The Macau national security law (, ; , ) is a law in Macau which prohibits and punishes acts of "treason, secession, and subversion" against the Central government, as well as "preparatory acts" leading to any of the three acts.  Taken into effect on 3 March 2009, the purpose of the law is to fulfil Article 23 of the Macau Basic Law, the de facto constitution of the Macau Special Administration Region.
Macau National Security Law has been in force for eleven years, and the National Security Law has not been used.

History
According to the Secretary for Administration and Justice Florinda da Rosa Silva Chan, drafting began in 2004, taking into account examples from Portugal and Italy.  Until 1999, Macau was a colony of Portugal.  The draft was released on 22 October 2008. It proposed to ban treason, attempts to overthrow the Chinese government and theft of national secrets.  Some of the proposed offenses carry a maximum penalty of 25 years in jail.

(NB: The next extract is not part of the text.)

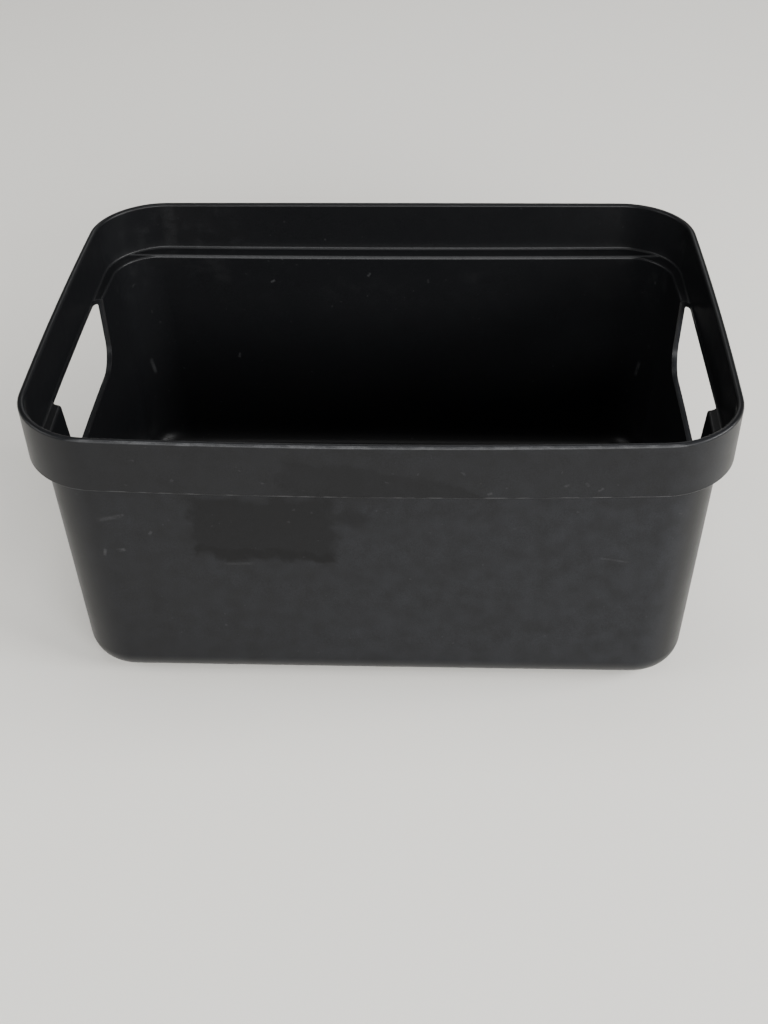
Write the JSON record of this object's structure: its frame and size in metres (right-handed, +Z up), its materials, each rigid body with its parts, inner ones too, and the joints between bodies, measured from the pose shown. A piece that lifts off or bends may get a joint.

Response to drafting of the law
Edmund Ho, Chief Executive of Macau, said in a press conference that the bill targets "serious criminal behavior" and will not limit protests or criticism of Beijing.  He further said "Chanting a few slogans, writing a few articles criticizing the central government or the Macau government, these activities won't be regulated by this proposed law."  Macau Legislator Au Kam-san said "We don't want to see any mainland style national security law.  It would be acceptable to enact a law based on the Johannesburg Principles.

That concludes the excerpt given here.